**What to work on**.
From the entries provided below, copy each line that contains the word "picture".

**Exercise input**.
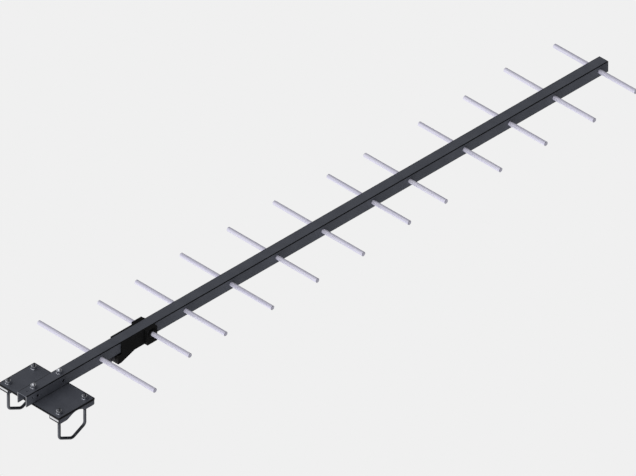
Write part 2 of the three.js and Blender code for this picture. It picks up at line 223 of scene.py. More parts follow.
def new_group(name, inputs, outputs):
    """A shader node group with named sockets. Each socket is a name with its kind and, for an
    input, the value it starts from."""
    group = bpy.data.node_groups.new(name, "ShaderNodeTree")
    for label, kind, value in inputs:
        socket = group.interface.new_socket(label, in_out="INPUT", socket_type=kind)
        if value is not None:
            socket.default_value = value
    for label, kind in outputs:
        group.interface.new_socket(label, in_out="OUTPUT", socket_type=kind)
    return group, add(group, "NodeGroupInput").outputs, add(group, "NodeGroupOutput").inputs


def shade(red, green, blue):
    """A colour given as 0 to 255 display values, in the linear values that shaders take."""
    display = np.array([red, green, blue]) / 255
    linear = np.where(display <= 0.04045, display / 12.92, ((display + 0.055) / 1.055) ** 2.4)
    return (*(float(value) for value in linear), 1.0)


def new_material(name):
    """A material with a Principled BSDF: its node tree, its shader and its Object coordinates."""
    material = bpy.data.materials.new(name)
    material.use_nodes = True
    tree = material.node_tree
    tree.nodes.clear()
    shader = add(tree, "ShaderNodeBsdfPrincipled")
    add(tree, "ShaderNodeOutputMaterial", {"Surface": shader.outputs[0]})
    return material, tree, shader, add(tree, "ShaderNodeTexCoord").outputs["Object"]


def feed(tree, shader, **sockets):
    """Sets or joins the shader's inputs. An underscore in a name stands for a space."""
    for key, value in sockets.items():
        socket = shader.inputs[key.replace("_", " ")]
        if isinstance(value, bpy.types.NodeSocket):
            tree.links.new(value, socket)
        else:
            socket.default_value = value


def mixed(tree, factor, low, high):
    """A colour between two, by a factor from 0 to 1."""
    made = add(tree, "ShaderNodeMix", {0: factor, 6: low, 7: high}, data_type="RGBA")
    return made.outputs[2]


def ranged(tree, value, from_low, from_high, to_low, to_high):
    """A value carried from one range to another, and kept inside it."""
    inputs = {0: value, 1: from_low, 2: from_high, 3: to_low, 4: to_high}
    return add(tree, "ShaderNodeMapRange", inputs, clamp=True).outputs[0]


def bumped(tree, height, distance, strength=1.0):
    """A normal turned by a height, whose full range stands for a distance in metres."""
    inputs = {"Height": height, "Distance": distance, "Strength": strength}
    return add(tree, "ShaderNodeBump", inputs).outputs[0]


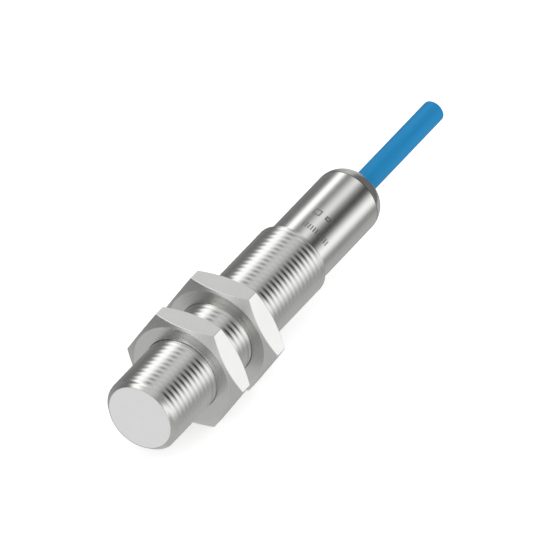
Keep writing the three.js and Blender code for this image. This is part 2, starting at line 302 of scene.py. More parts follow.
def radius_and_height(tree, point):
    """The distance from the sensor's axis and the place along it."""
    apart = add(tree, "SeparateXYZ", {"Vector": point}).outputs
    squares = calc(tree, "ADD", calc(tree, "MULTIPLY", apart["X"], apart["X"]),
                   calc(tree, "MULTIPLY", apart["Z"], apart["Z"]))
    return calc(tree, "SQRT", squares), apart["Y"]


def tool_lines(tree, point, spacing):
    """Fine lines left by a turning tool, round the axis, on cylinders, cones and end faces alike."""
    radius, along = radius_and_height(tree, point)
    across = add(tree, "CombineXYZ", {"X": calc(tree, "MULTIPLY", radius, 1 / spacing),
                                      "Y": calc(tree, "MULTIPLY", along, 1 / spacing)}).outputs["Vector"]
    return noise(tree, across, 1.0, 3.0)


def laser_patch(tree, turn, along, patch):
    """1 inside a patch of the barrel, 0 outside it."""
    turn_middle, turn_half, middle, half = patch
    wide = add(tree, "Math", {0: turn, 1: turn_middle, 2: turn_half}, operation="COMPARE").outputs[0]
    tall = add(tree, "Math", {0: along, 1: middle * MM, 2: half * MM}, operation="COMPARE").outputs[0]
    return calc(tree, "MULTIPLY", wide, tall)


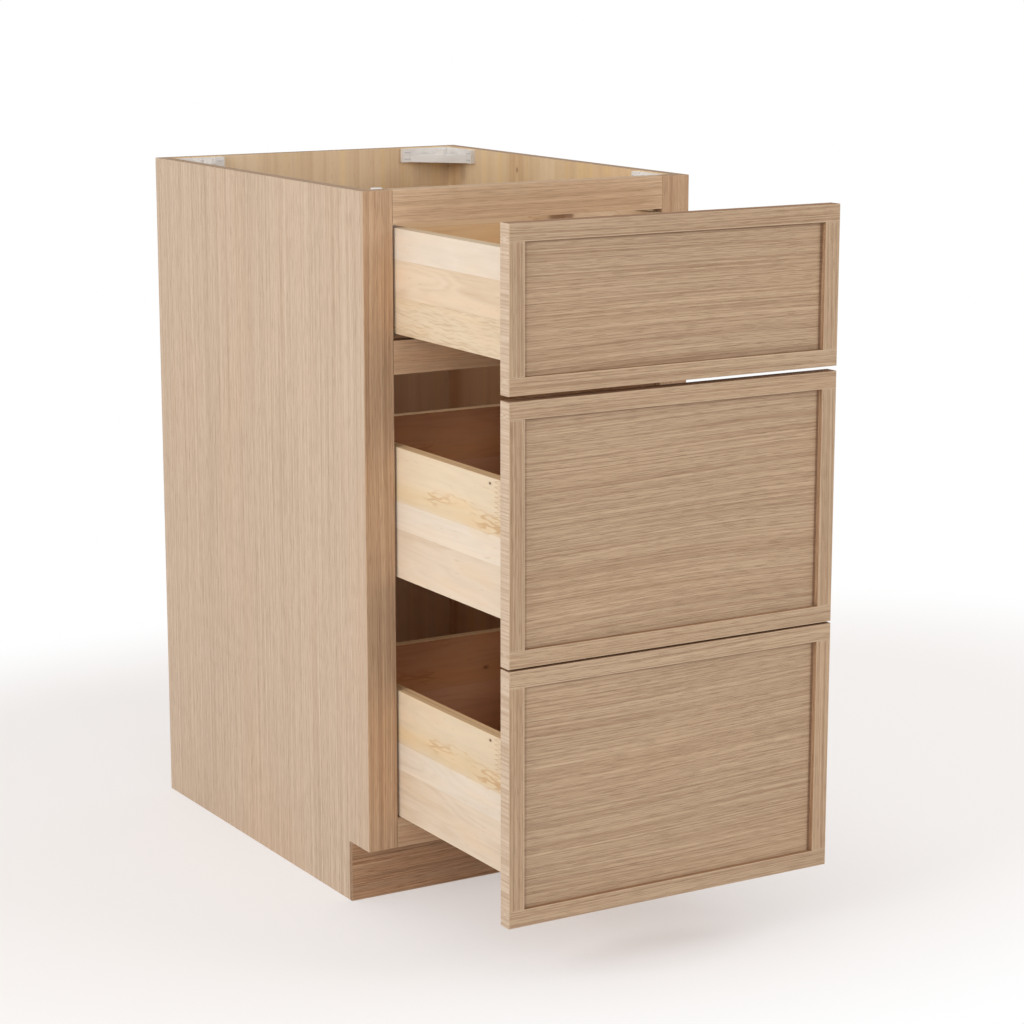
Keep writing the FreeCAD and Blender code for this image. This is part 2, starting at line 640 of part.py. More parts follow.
for item in doc.Objects:
    if {"Invalid", "Error"} & set(item.State):
        raise RuntimeError(f"{item.Label} failed: {item.State}")
    if item.TypeId == "PartDesign::Pocket":
        removed = item.BaseFeature.Shape.Volume - item.Shape.Volume
        if removed < 1:
            raise RuntimeError(f"{item.Label} of {item.getParentGeoFeatureGroup().Label} cut nothing")
for item in sub_parts:
    if item.Shape.isNull() or not item.Shape.isValid():
        raise RuntimeError(f"{item.Label} has no valid shape")

os.makedirs("parts", exist_ok=True)
for item in sub_parts:
    item.Shape.exportStep(f"parts/{item.Label}.step")
    print(item.Label, len(item.Shape.Solids), round(item.Shape.Volume / 1000, 1), "cm3")
print(len(sub_parts), "sub-parts")
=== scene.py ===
# %% [markdown]
# # Dressing a base cabinet with three drawers
# The cabinet's solids are already made in CAD and come in as a fixed frame. This lesson gives
# every board, runner and brace the finish it has on the real cabinet, adds the small fasteners,
# and sets up a plain photo studio. The solids could be modelled again here, but then two models
# would have to be kept in step, so the frame stays as it is and only its looks are made here.

import math
from types import SimpleNamespace

import bpy
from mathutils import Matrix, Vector


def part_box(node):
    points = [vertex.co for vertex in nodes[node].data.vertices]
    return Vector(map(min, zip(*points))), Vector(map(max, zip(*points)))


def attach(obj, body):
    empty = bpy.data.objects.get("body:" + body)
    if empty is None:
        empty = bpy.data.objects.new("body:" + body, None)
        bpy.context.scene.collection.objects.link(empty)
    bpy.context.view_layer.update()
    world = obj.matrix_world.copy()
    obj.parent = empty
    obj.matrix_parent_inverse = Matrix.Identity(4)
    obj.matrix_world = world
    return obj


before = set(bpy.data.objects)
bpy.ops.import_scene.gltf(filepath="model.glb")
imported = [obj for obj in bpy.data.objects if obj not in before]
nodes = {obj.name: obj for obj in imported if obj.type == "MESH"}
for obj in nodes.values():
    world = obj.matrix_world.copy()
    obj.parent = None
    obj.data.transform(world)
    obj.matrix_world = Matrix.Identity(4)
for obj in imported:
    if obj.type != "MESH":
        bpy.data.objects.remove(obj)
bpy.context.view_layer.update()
MM = 0.001

# %% [markdown]
# ## The camera
# The photograph looks down a little on the cabinet from its front left. The place, the two turns
# and the lens below come from a fit to the corners of the side, the face frame and the three
# fronts. The photograph keeps upright edges upright, which needs a very large lens shift. A large
# shift would push the cabinet out of every other view, so this camera tilts down and has none.

# %% Set the camera
CAMERA_PLACE = (-1.733, -3.450, 1.164)
CAMERA_TILT = 11.66
CAMERA_TURN = -30.82
LENS = 97.9

scene = bpy.context.scene
camera = bpy.data.objects.new("camera", bpy.data.cameras.new("camera"))
camera.data.lens = LENS
camera.location = CAMERA_PLACE
camera.rotation_euler = (math.radians(90 - CAMERA_TILT), 0, math.radians(CAMERA_TURN))
scene.collection.objects.link(camera)
scene.camera = camera
scene.view_settings.view_transform = "Standard"
print("camera", CAMERA_PLACE, "lens", LENS, "mm")

# %% [markdown]
# ## Writing shader maths as sums
# A material is a net of nodes, and placing each node by hand hides the sum it makes. The small
# class here wraps one socket, so that `1 - mask * 0.5` adds the Math nodes by itself. Any other
# node comes from its `node` method: settings are made first, then socket values or links.

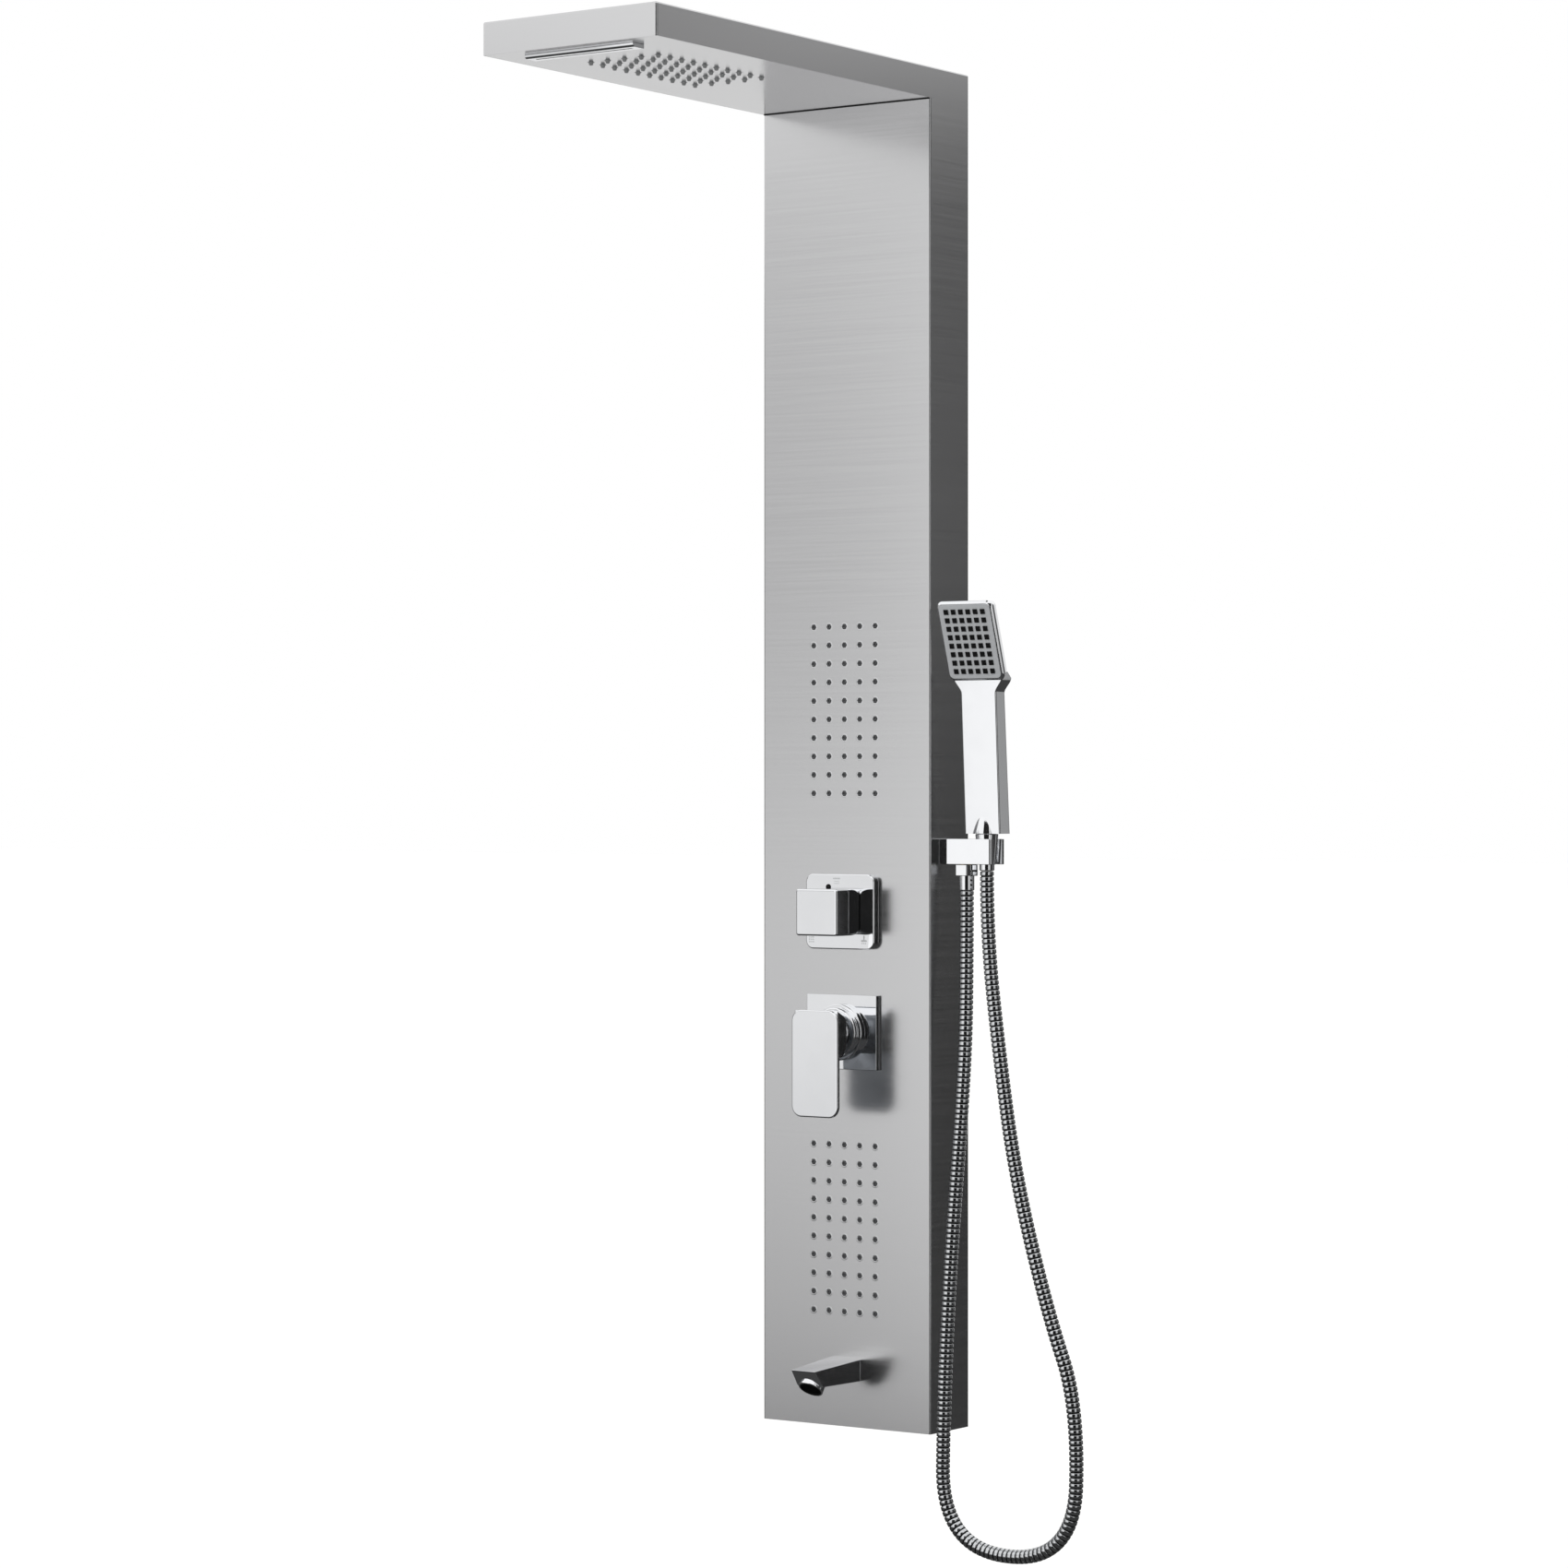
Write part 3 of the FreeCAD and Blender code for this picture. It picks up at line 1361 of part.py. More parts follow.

**Expected output**.
Write part 2 of the three.js and Blender code for this picture. It picks up at line 223 of scene.py. More parts follow.
Write part 3 of the FreeCAD and Blender code for this picture. It picks up at line 1361 of part.py. More parts follow.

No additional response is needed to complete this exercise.